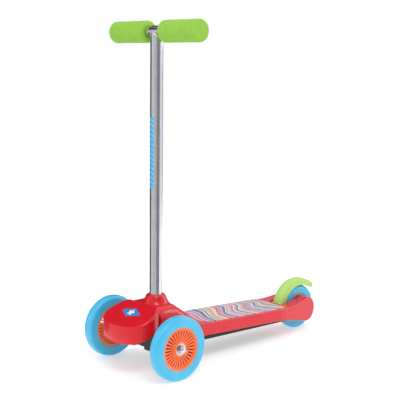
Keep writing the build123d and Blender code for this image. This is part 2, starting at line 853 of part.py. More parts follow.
with BuildPart() as nose_envelope:
    with BuildSketch(Plane.YZ):
        add(nose_side(0, nose_skirt))
    extrude(amount=through / 2, both=True)
    with BuildSketch():
        add(nose_plan(0))
    extrude(amount=through, mode=Mode.INTERSECT)
    nose_top = nose_envelope.faces().sort_by(Axis(nose_plane.origin, nose_plane.z_dir))[-1]
    rim = nose_top.edges().filter_by(lambda e: e.center().Y < station(-2 * panel_gap))
    fillet(rim, radius=nose_rim_radius)

badge_plane = Plane(
    origin=nose_plane.from_local_coords(Vector(0, -nose_overhang * badge_place, 0)),
    x_dir=(1, 0, 0),
    z_dir=nose_plane.z_dir,
)


def badge_outline(gap):
    """The badge's lozenge outline, drawn in by a gap."""
    share = 1 - gap / badge_half_width
    with BuildSketch() as outline:
        Polygon(
            (badge_half_length * share, 0),
            (0, badge_half_width * share),
            (-badge_half_length * share, 0),
            (0, -badge_half_width * share),
        )
        fillet(outline.vertices(), radius=badge_corner)
    return outline.sketch


with BuildPart() as nose_cavity:
    with BuildSketch(Plane.YZ):
        add(nose_side(shell_wall * 1.1, nose_skirt + 40))
    extrude(amount=through / 2, both=True)
    with BuildSketch():
        add(nose_plan(shell_wall))
    extrude(amount=through, mode=Mode.INTERSECT)

with BuildPart() as nose_cowl:
    add(nose_envelope.part)
    add(nose_cavity.part, mode=Mode.SUBTRACT)
    with BuildSketch(badge_plane.offset(-badge_recess)):
        add(badge_outline(0))
    extrude(amount=nose_skirt, mode=Mode.SUBTRACT)
    with BuildSketch(front_wall.offset(-shell_wall)):
        with Locations(*nose_screw_spots):
            Circle(screw_radius + press)
    extrude(amount=nose_screw_reach, mode=Mode.SUBTRACT)
finish(nose_cowl, "nose_cowl")

with BuildPart() as nose_badge:
    with BuildSketch(badge_plane.offset(-badge_recess)):
        add(badge_outline(2 * press))
    extrude(amount=badge_thickness)
finish(nose_badge, "nose_badge")


# ================================================================ T-bar
# A chromed stem that stands in the nylon sleeve, with a crossbar welded on top and two foam grips.
stem_foot_z = sleeve_bottom_z + shell_wall + 0.5
with BuildPart() as stem_sleeve:
    with BuildSketch(Plane.XY.offset(sleeve_bottom_z)):
        with Locations((0, stem_y)):
            Circle(stem_radius + sliding + sleeve_wall)
    extrude(amount=lip_z - panel_gap / 2 - sleeve_bottom_z)
    with BuildSketch(Plane.XY.offset(sleeve_bottom_z + shell_wall)):
        with Locations((0, stem_y)):
            Circle(stem_radius + sliding)
    extrude(amount=collar_top_z, mode=Mode.SUBTRACT)
    with BuildSketch(Plane.ZX.offset(stem_y)):
        with Locations((button_z, 0)):
            Circle(button_radius + 2 * sliding)
    extrude(amount=collar_foot_radius, mode=Mode.SUBTRACT)
finish(stem_sleeve, "stem_sleeve")

bar_axis = Location((0, stem_y, bar_height), (0, 90, 0))
with BuildPart() as stem_tube:
    with BuildSketch(Plane.XY.offset(stem_foot_z)):
        with Locations((0, stem_y)):
            Circle(stem_radius)
            Circle(stem_radius - tube_wall, mode=Mode.SUBTRACT)
    extrude(amount=bar_height - stem_foot_z)
    with Locations(bar_axis):
        Cylinder(bar_radius + press, 3 * stem_radius, mode=Mode.SUBTRACT)
    with BuildSketch(Plane.ZX.offset(stem_y)):
        with Locations((button_z, 0)):
            Circle(button_radius + sliding)
    extrude(amount=collar_foot_radius, mode=Mode.SUBTRACT)
finish(stem_tube, "stem_tube")

grip_end_wall = 8.0
bar_half_length = grip_outer_end - grip_end_wall
with BuildPart() as crossbar:
    with Locations(bar_axis):
        Cylinder(bar_radius, 2 * bar_half_length)
        Cylinder(bar_radius - tube_wall, 2 * bar_half_length, mode=Mode.SUBTRACT)
finish(crossbar, "crossbar")

groove_depth = 1.2
groove_half = 0.8
for name, side in (("left", 1), ("right", -1)):
    with BuildPart() as grip:
        with BuildSketch(Plane.XY.offset(bar_height)):
            with BuildLine():
                inner = side * grip_inner_end
                outer = side * grip_outer_end
                bore_y = stem_y - bar_radius - press
                skin_y = stem_y - grip_radius
                Polyline(
                    (inner, bore_y),
                    (side * bar_half_length + side * press, bore_y),
                    (side * bar_half_length + side * press, stem_y),
                    (outer, stem_y),
                    (outer, skin_y),
                    (inner, skin_y),
                    close=True,
                )
            make_face()
            for spot in (grip_inner_end + grip_groove_inset, grip_outer_end - grip_groove_inset):
                with Locations((side * spot, skin_y)):
                    Rectangle(2 * groove_half, 2 * groove_depth, mode=Mode.SUBTRACT)
        revolve(axis=Axis((0, stem_y, bar_height), (1, 0, 0)))
        round_edges = grip.edges().filter_by(
            lambda e: e.geom_type == GeomType.CIRCLE and abs(e.radius - grip_radius) < 0.1
        )
        outer_rim = round_edges.sort_by(Axis.X)[-1 if side > 0 else 0]
        inner_rim = round_edges.sort_by(Axis.X)[0 if side > 0 else -1]
        fillet(outer_rim, radius=grip_outer_round)
        fillet(inner_rim, radius=grip_inner_round)
    finish(grip, f"{name}_grip")

# The snap button: a steel pin on a V of spring strip inside the stem.
clip_wire = 1.0
clip_gap = 1.0  # the strip's flat back stands off the round tube
clip_back = 6.0  # the flat back reaches this far above and below the button
clip_bend_drop = 34.0
clip_tip_drop = 8.0
clip_bend_radius = 3.0
with BuildPart() as snap_button:
    with BuildSketch(Plane.ZX.offset(stem_y + stem_radius - tube_wall - clip_wire - clip_gap)):
        with Locations((button_z, 0)):
            Circle(button_radius)
    extrude(amount=tube_wall + clip_wire + clip_gap + button_reach)
    fillet(snap_button.faces().sort_by(Axis.Y)[-1].edges(), radius=1.2)
    with BuildSketch(Plane.YZ):
        with BuildLine():
            back_leg = stem_y + stem_radius - tube_wall - clip_wire / 2 - clip_gap
            front_leg = stem_y - stem_radius + tube_wall + clip_wire / 2 + clip_gap
            FilletPolyline(
                (back_leg, button_z + clip_back),
                (back_leg, button_z - clip_back),
                (stem_y, button_z - clip_bend_drop),
                (front_leg, button_z - clip_tip_drop),
                radius=clip_bend_radius,
            )
        trace(line_width=clip_wire)
    extrude(amount=button_radius, both=True)
finish(snap_button, "snap_button")


# ================================================================ underpan
# A black tray screwed up into the shell from below.
pan_half_width = deck_half_width - shell_wall - panel_gap
with BuildPart() as underpan:
    with BuildSketch(pan_plane):
        with Locations((0, pan_start)):
            Rectangle(2 * pan_half_width, pan_length, align=(Align.CENTER, Align.MIN))
    extrude(amount=pan_depth)
    fillet(underpan.edges().filter_by(lambda e: abs(e.center().X) > pan_half_width - 1).filter_by(
        lambda e: e.length < 2 * pan_depth), radius=3.0)
    with BuildSketch(pan_plane.offset(pan_wall)):
        with Locations((0, pan_start + pan_wall)):
            Rectangle(
                2 * (pan_half_width - pan_wall), pan_length - 2 * pan_wall, align=(Align.CENTER, Align.MIN)
            )
    extrude(amount=pan_depth, mode=Mode.SUBTRACT)
    with BuildSketch(pan_plane):
        with Locations(*pan_screw_spots):
            Circle(screw_radius + press)
    extrude(amount=pan_depth, mode=Mode.SUBTRACT)
finish(underpan, "underpan")


def make_screws(plane, spots, seat, reach):
    """Round-head screws driven up along the plane's Z axis, with their heads under the seat."""
    with BuildPart() as screws:
        with BuildSketch(plane.offset(seat - screw_head_height)):
            with Locations(*spots):
                Circle(screw_head_radius)
        extrude(amount=screw_head_height)
        with BuildSketch(plane.offset(seat)):
            with Locations(*spots):
                Circle(screw_radius)
        extrude(amount=reach)
    return screws


finish(make_screws(pan_plane, pan_screw_spots, 0, screw_length), "pan_screws")
finish(make_screws(plate_plane, plate_screw_spots, -plate_thickness, screw_length), "bracket_screws")
nose_screws = make_screws(nose_screw_plane, mirrored_spots, -panel_gap - shell_wall, screw_length - 2)
finish(nose_screws, "nose_screws")


# ================================================================ rear axle
# A bolt put in from the rider's right runs through the wheel into a nut in the left ear.
with BuildPart() as rear_axle:
    with BuildSketch(rear_middle.offset(-bolt_head_x)):
        RegularPolygon(bolt_head_radius, 6)
    extrude(amount=bolt_head_height)
    with BuildSketch(rear_middle.offset(-bolt_head_x)):
        Circle(axle_radius)
    extrude(amount=bolt_head_x + nut_outer_x - panel_gap)
finish(rear_axle, "rear_axle")
with BuildPart() as rear_axle_nut:
    with BuildSketch(rear_middle.offset(well_half_width + panel_gap)):
        RegularPolygon(nut_radius, 6)
        Circle(axle_radius + press, mode=Mode.SUBTRACT)
    extrude(amount=nut_outer_x - well_half_width - 2)
finish(rear_axle_nut, "rear_axle_nut")
rear_spacer_length = well_half_width - hub_bore_length / 2
rear_spacers = ring(
    rear_middle,
    (-well_half_width, hub_bore_length / 2),
    rear_spacer_length,
    axle_radius + press,
    axle_radius + spacer_wall,
)
finish(rear_spacers, "rear_spacers")


# ================================================================ brake
# A green fender that turns on a pin between the ears; the heel presses it on the rear tyre.
brake_inner = rear_wheel_radius + brake_gap
brake_half_width = rear_tyre_width / 2 + brake_side_gap + brake_wall
brake_start = 158.0  # degrees round the rear axle, from straight back over the top
brake_end = 70.0
brake_lead_in = 10.0  # straight foot below the arch
lug_radius = 6.8


def round_axle(radius, angle, x):
    """A point round the rear axle."""
    return Vector(
        x, rear_axle_y + radius * cos(radians(angle)), rear_axle_z + radius * sin(radians(angle))
    )


with BuildPart() as brake_fender:
    with BuildLine() as brake_run:
        arch = ThreePointArc(
            round_axle(brake_inner, brake_start, 0),
            round_axle(brake_inner, (brake_start + brake_end) / 2, 0),
            round_axle(brake_inner, brake_end, 0),
        )
        Line(arch @ 1, (arch @ 1) + (arch % 1) * brake_tail)
        Line((arch @ 0) - (arch % 0) * brake_lead_in, arch @ 0)
    foot = Plane(origin=brake_run.wires()[0] @ 0, x_dir=(-1, 0, 0), z_dir=arch % 0)
    with BuildSketch(foot):
        with BuildLine():
            wide = brake_half_width
            Spline(
                (wide, -brake_skirt),
                (wide * brake_haunch, brake_thickness * brake_haunch_rise),
                (0, brake_thickness),
                (-wide * brake_haunch, brake_thickness * brake_haunch_rise),
                (-wide, -brake_skirt),
                tangents=[(0, 1), (0, -1)],
            )
            Polyline(
                (-wide, -brake_skirt),
                (-wide + brake_wall, -brake_skirt),
                (-wide + brake_wall, 0),
                (wide - brake_wall, 0),
                (wide - brake_wall, -brake_skirt),
                (wide, -brake_skirt),
            )
        make_face()
    sweep(path=brake_run.wires()[0])
    with Locations(Location((0, pin_y, brake_pin_z), (0, 90, 0))):
        Cylinder(lug_radius, 2 * (brake_half_width - brake_wall))
    # the bore for the pin and the notch for the spring's coil
    with BuildSketch(Plane.YZ.offset(-through / 2)):
        with Locations((pin_y, brake_pin_z)):
            Circle(brake_pin_radius + running)
    extrude(amount=through, mode=Mode.SUBTRACT)
    with BuildSketch(Plane.YZ.offset(-spring_notch)):
        with Locations((pin_y, brake_pin_z)):
            Circle(lug_radius + 1.0)
    extrude(amount=2 * spring_notch, mode=Mode.SUBTRACT)
finish(brake_fender, "brake_fender")

with BuildPart() as brake_pin:
    with BuildSketch(Plane.YZ.offset(-pin_x)):
        with Locations((pin_y, brake_pin_z)):
            Circle(brake_pin_radius)
    extrude(amount=2 * pin_x)
finish(brake_pin, "brake_pin")

spring_wire = 1.2
spring_turns = 4
spring_pitch = spring_wire + 0.25
spring_radius = brake_pin_radius + spring_wire / 2 + 0.5
spring_start = -spring_turns * spring_pitch / 2
with BuildPart() as brake_spring:
    with BuildLine():
        coil = Helix(
            pitch=spring_pitch,
            height=spring_turns * spring_pitch,
            radius=spring_radius,
            center=(spring_start, pin_y, brake_pin_z),
            direction=(1, 0, 0),
        )
    with BuildSketch(Plane(origin=coil @ 0, z_dir=coil % 0)):
        Circle(spring_wire / 2)
    sweep(path=coil, is_frenet=True)
finish(brake_spring, "brake_spring")
for piece, name in (
    (axle_carrier, "axle_carrier"),
    (front_axle, "front_axle"),
    (axle_spacers, "axle_spacers"),
    (axle_washers, "axle_washers"),
    (axle_nuts, "axle_nuts"),
    (steering_bracket, "steering_bracket"),
    (kingpin, "kingpin"),
    (kingpin_nut, "kingpin_nut"),
    (deck_shell, "deck_shell"),
    (deck_mat, "deck_mat"),
    (make_bushing(bushing_middle), "upper_bushing"),
    (make_bushing(-bushing_middle), "lower_bushing"),
):
    finish(piece, name)
print(len(finished), "pieces written")
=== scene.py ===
import json
from math import cos, exp, pi, radians, sin

import bmesh
import bpy
from mathutils import Matrix, Vector


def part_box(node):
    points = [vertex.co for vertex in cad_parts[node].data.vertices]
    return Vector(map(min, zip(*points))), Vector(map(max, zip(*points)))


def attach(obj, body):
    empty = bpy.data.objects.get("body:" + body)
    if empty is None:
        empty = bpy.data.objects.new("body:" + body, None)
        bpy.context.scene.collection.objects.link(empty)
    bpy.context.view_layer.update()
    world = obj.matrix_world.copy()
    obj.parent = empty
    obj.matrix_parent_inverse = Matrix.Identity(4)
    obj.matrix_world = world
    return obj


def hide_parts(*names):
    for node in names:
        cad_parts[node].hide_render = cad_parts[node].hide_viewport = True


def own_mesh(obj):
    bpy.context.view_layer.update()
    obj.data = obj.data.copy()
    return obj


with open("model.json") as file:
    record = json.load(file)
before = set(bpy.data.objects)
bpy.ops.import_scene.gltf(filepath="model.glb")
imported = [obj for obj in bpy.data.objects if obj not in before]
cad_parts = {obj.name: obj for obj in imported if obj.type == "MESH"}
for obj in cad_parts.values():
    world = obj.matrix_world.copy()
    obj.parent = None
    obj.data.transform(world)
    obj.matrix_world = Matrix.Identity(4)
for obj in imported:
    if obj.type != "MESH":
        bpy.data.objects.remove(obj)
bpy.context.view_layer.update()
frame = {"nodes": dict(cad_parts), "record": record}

scene = bpy.context.scene
MM = 0.001


# ---- Studio: a pale paper floor, soft white lights, cards for the chrome and the camera.
# The camera stands ahead of the scooter, on its left, at about the height of the handlebar,
# with a long lens, and takes in the whole scooter.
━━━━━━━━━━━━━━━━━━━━
- [Your goal]: In the data above, find the line that contains "spring_wire = 1.2" and the line that contains "before = set(bpy.data.objects)". Repeat exactly those lines and every line between them, and only those.

- [Result of this exercise]:
spring_wire = 1.2
spring_turns = 4
spring_pitch = spring_wire + 0.25
spring_radius = brake_pin_radius + spring_wire / 2 + 0.5
spring_start = -spring_turns * spring_pitch / 2
with BuildPart() as brake_spring:
    with BuildLine():
        coil = Helix(
            pitch=spring_pitch,
            height=spring_turns * spring_pitch,
            radius=spring_radius,
            center=(spring_start, pin_y, brake_pin_z),
            direction=(1, 0, 0),
        )
    with BuildSketch(Plane(origin=coil @ 0, z_dir=coil % 0)):
        Circle(spring_wire / 2)
    sweep(path=coil, is_frenet=True)
finish(brake_spring, "brake_spring")
for piece, name in (
    (axle_carrier, "axle_carrier"),
    (front_axle, "front_axle"),
    (axle_spacers, "axle_spacers"),
    (axle_washers, "axle_washers"),
    (axle_nuts, "axle_nuts"),
    (steering_bracket, "steering_bracket"),
    (kingpin, "kingpin"),
    (kingpin_nut, "kingpin_nut"),
    (deck_shell, "deck_shell"),
    (deck_mat, "deck_mat"),
    (make_bushing(bushing_middle), "upper_bushing"),
    (make_bushing(-bushing_middle), "lower_bushing"),
):
    finish(piece, name)
print(len(finished), "pieces written")
=== scene.py ===
import json
from math import cos, exp, pi, radians, sin

import bmesh
import bpy
from mathutils import Matrix, Vector


def part_box(node):
    points = [vertex.co for vertex in cad_parts[node].data.vertices]
    return Vector(map(min, zip(*points))), Vector(map(max, zip(*points)))


def attach(obj, body):
    empty = bpy.data.objects.get("body:" + body)
    if empty is None:
        empty = bpy.data.objects.new("body:" + body, None)
        bpy.context.scene.collection.objects.link(empty)
    bpy.context.view_layer.update()
    world = obj.matrix_world.copy()
    obj.parent = empty
    obj.matrix_parent_inverse = Matrix.Identity(4)
    obj.matrix_world = world
    return obj


def hide_parts(*names):
    for node in names:
        cad_parts[node].hide_render = cad_parts[node].hide_viewport = True


def own_mesh(obj):
    bpy.context.view_layer.update()
    obj.data = obj.data.copy()
    return obj


with open("model.json") as file:
    record = json.load(file)
before = set(bpy.data.objects)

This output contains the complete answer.